Exercise objective: Copy each line exactly.

------ Given data

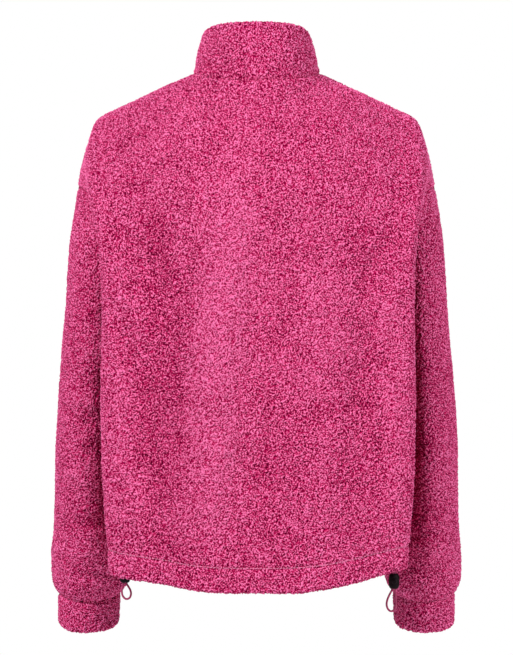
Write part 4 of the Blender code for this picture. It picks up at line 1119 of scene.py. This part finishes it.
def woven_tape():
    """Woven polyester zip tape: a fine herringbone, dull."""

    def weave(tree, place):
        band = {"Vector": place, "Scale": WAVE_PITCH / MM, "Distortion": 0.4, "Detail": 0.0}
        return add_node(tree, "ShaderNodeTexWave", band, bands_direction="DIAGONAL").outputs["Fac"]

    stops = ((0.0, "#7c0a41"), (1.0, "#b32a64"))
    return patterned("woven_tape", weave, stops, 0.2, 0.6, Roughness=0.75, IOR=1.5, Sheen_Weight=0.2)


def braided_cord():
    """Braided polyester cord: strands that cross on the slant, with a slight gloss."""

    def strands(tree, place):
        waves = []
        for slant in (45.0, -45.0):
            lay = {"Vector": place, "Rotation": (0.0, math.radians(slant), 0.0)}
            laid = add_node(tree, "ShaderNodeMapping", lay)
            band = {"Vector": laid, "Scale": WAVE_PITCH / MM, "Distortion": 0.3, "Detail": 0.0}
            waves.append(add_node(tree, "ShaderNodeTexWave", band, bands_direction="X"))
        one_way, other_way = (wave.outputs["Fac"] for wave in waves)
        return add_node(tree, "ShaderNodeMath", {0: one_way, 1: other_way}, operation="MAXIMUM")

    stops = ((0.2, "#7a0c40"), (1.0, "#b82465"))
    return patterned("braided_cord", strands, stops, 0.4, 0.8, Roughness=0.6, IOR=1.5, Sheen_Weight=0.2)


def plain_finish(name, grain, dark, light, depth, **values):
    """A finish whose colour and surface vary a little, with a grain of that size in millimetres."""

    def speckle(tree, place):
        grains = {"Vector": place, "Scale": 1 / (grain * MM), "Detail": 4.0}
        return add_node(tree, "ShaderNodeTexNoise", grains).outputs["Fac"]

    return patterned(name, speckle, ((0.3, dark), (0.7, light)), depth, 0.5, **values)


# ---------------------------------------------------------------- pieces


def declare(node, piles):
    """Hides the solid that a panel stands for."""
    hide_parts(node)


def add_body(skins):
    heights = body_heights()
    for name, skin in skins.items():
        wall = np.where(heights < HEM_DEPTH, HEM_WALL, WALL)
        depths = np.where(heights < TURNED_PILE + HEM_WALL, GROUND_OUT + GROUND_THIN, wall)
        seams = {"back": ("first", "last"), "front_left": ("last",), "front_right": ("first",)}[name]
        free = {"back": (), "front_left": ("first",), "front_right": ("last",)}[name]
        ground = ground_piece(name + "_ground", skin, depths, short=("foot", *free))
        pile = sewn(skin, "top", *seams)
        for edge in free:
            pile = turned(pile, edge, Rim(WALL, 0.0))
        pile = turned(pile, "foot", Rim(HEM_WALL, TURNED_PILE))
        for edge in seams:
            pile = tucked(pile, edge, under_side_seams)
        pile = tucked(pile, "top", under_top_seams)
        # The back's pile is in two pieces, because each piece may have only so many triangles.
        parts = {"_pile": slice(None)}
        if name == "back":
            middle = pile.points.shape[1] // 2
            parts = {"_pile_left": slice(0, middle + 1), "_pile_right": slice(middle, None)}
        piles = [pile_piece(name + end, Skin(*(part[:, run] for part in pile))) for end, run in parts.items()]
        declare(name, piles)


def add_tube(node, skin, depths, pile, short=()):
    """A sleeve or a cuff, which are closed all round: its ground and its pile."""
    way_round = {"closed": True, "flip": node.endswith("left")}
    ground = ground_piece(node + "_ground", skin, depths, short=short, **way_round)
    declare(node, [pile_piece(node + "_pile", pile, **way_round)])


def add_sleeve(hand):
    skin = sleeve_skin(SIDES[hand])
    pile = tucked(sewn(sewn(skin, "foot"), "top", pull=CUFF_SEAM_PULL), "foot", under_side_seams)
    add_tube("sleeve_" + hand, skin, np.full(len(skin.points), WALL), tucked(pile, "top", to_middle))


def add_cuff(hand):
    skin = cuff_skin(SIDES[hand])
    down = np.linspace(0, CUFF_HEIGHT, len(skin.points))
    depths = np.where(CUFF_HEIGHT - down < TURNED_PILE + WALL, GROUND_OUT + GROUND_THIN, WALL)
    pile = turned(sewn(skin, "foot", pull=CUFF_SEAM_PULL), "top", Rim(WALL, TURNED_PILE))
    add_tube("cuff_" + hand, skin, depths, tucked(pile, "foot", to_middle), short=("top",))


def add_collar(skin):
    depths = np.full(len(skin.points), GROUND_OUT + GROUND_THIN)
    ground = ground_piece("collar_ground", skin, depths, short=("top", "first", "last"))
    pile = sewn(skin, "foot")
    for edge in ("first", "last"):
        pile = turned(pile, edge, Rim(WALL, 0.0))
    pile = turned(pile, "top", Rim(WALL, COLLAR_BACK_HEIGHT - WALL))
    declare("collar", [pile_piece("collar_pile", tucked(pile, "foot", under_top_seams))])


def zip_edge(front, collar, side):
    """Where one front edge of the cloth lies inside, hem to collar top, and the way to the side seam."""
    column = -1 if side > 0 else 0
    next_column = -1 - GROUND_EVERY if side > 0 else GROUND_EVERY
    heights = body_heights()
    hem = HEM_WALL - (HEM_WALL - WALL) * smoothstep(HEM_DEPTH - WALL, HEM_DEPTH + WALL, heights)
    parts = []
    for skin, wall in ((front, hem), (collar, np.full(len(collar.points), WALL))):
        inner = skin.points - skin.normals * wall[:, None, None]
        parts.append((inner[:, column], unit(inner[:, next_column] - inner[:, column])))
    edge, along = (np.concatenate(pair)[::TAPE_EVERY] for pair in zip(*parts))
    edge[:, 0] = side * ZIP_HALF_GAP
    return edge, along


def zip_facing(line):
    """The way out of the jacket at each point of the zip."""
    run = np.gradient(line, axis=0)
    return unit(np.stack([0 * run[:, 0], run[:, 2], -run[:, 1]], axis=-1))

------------

Output for this task:
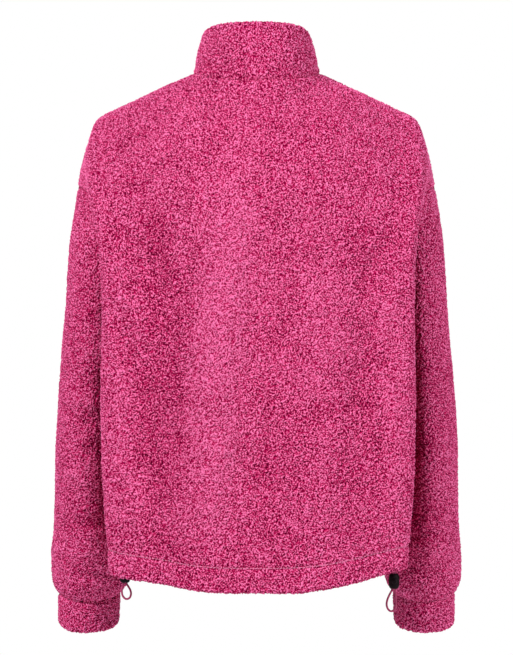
Write part 4 of the Blender code for this picture. It picks up at line 1119 of scene.py. This part finishes it.
def woven_tape():
    """Woven polyester zip tape: a fine herringbone, dull."""

    def weave(tree, place):
        band = {"Vector": place, "Scale": WAVE_PITCH / MM, "Distortion": 0.4, "Detail": 0.0}
        return add_node(tree, "ShaderNodeTexWave", band, bands_direction="DIAGONAL").outputs["Fac"]

    stops = ((0.0, "#7c0a41"), (1.0, "#b32a64"))
    return patterned("woven_tape", weave, stops, 0.2, 0.6, Roughness=0.75, IOR=1.5, Sheen_Weight=0.2)


def braided_cord():
    """Braided polyester cord: strands that cross on the slant, with a slight gloss."""

    def strands(tree, place):
        waves = []
        for slant in (45.0, -45.0):
            lay = {"Vector": place, "Rotation": (0.0, math.radians(slant), 0.0)}
            laid = add_node(tree, "ShaderNodeMapping", lay)
            band = {"Vector": laid, "Scale": WAVE_PITCH / MM, "Distortion": 0.3, "Detail": 0.0}
            waves.append(add_node(tree, "ShaderNodeTexWave", band, bands_direction="X"))
        one_way, other_way = (wave.outputs["Fac"] for wave in waves)
        return add_node(tree, "ShaderNodeMath", {0: one_way, 1: other_way}, operation="MAXIMUM")

    stops = ((0.2, "#7a0c40"), (1.0, "#b82465"))
    return patterned("braided_cord", strands, stops, 0.4, 0.8, Roughness=0.6, IOR=1.5, Sheen_Weight=0.2)


def plain_finish(name, grain, dark, light, depth, **values):
    """A finish whose colour and surface vary a little, with a grain of that size in millimetres."""

    def speckle(tree, place):
        grains = {"Vector": place, "Scale": 1 / (grain * MM), "Detail": 4.0}
        return add_node(tree, "ShaderNodeTexNoise", grains).outputs["Fac"]

    return patterned(name, speckle, ((0.3, dark), (0.7, light)), depth, 0.5, **values)


# ---------------------------------------------------------------- pieces


def declare(node, piles):
    """Hides the solid that a panel stands for."""
    hide_parts(node)


def add_body(skins):
    heights = body_heights()
    for name, skin in skins.items():
        wall = np.where(heights < HEM_DEPTH, HEM_WALL, WALL)
        depths = np.where(heights < TURNED_PILE + HEM_WALL, GROUND_OUT + GROUND_THIN, wall)
        seams = {"back": ("first", "last"), "front_left": ("last",), "front_right": ("first",)}[name]
        free = {"back": (), "front_left": ("first",), "front_right": ("last",)}[name]
        ground = ground_piece(name + "_ground", skin, depths, short=("foot", *free))
        pile = sewn(skin, "top", *seams)
        for edge in free:
            pile = turned(pile, edge, Rim(WALL, 0.0))
        pile = turned(pile, "foot", Rim(HEM_WALL, TURNED_PILE))
        for edge in seams:
            pile = tucked(pile, edge, under_side_seams)
        pile = tucked(pile, "top", under_top_seams)
        # The back's pile is in two pieces, because each piece may have only so many triangles.
        parts = {"_pile": slice(None)}
        if name == "back":
            middle = pile.points.shape[1] // 2
            parts = {"_pile_left": slice(0, middle + 1), "_pile_right": slice(middle, None)}
        piles = [pile_piece(name + end, Skin(*(part[:, run] for part in pile))) for end, run in parts.items()]
        declare(name, piles)


def add_tube(node, skin, depths, pile, short=()):
    """A sleeve or a cuff, which are closed all round: its ground and its pile."""
    way_round = {"closed": True, "flip": node.endswith("left")}
    ground = ground_piece(node + "_ground", skin, depths, short=short, **way_round)
    declare(node, [pile_piece(node + "_pile", pile, **way_round)])


def add_sleeve(hand):
    skin = sleeve_skin(SIDES[hand])
    pile = tucked(sewn(sewn(skin, "foot"), "top", pull=CUFF_SEAM_PULL), "foot", under_side_seams)
    add_tube("sleeve_" + hand, skin, np.full(len(skin.points), WALL), tucked(pile, "top", to_middle))


def add_cuff(hand):
    skin = cuff_skin(SIDES[hand])
    down = np.linspace(0, CUFF_HEIGHT, len(skin.points))
    depths = np.where(CUFF_HEIGHT - down < TURNED_PILE + WALL, GROUND_OUT + GROUND_THIN, WALL)
    pile = turned(sewn(skin, "foot", pull=CUFF_SEAM_PULL), "top", Rim(WALL, TURNED_PILE))
    add_tube("cuff_" + hand, skin, depths, tucked(pile, "foot", to_middle), short=("top",))


def add_collar(skin):
    depths = np.full(len(skin.points), GROUND_OUT + GROUND_THIN)
    ground = ground_piece("collar_ground", skin, depths, short=("top", "first", "last"))
    pile = sewn(skin, "foot")
    for edge in ("first", "last"):
        pile = turned(pile, edge, Rim(WALL, 0.0))
    pile = turned(pile, "top", Rim(WALL, COLLAR_BACK_HEIGHT - WALL))
    declare("collar", [pile_piece("collar_pile", tucked(pile, "foot", under_top_seams))])


def zip_edge(front, collar, side):
    """Where one front edge of the cloth lies inside, hem to collar top, and the way to the side seam."""
    column = -1 if side > 0 else 0
    next_column = -1 - GROUND_EVERY if side > 0 else GROUND_EVERY
    heights = body_heights()
    hem = HEM_WALL - (HEM_WALL - WALL) * smoothstep(HEM_DEPTH - WALL, HEM_DEPTH + WALL, heights)
    parts = []
    for skin, wall in ((front, hem), (collar, np.full(len(collar.points), WALL))):
        inner = skin.points - skin.normals * wall[:, None, None]
        parts.append((inner[:, column], unit(inner[:, next_column] - inner[:, column])))
    edge, along = (np.concatenate(pair)[::TAPE_EVERY] for pair in zip(*parts))
    edge[:, 0] = side * ZIP_HALF_GAP
    return edge, along


def zip_facing(line):
    """The way out of the jacket at each point of the zip."""
    run = np.gradient(line, axis=0)
    return unit(np.stack([0 * run[:, 0], run[:, 2], -run[:, 1]], axis=-1))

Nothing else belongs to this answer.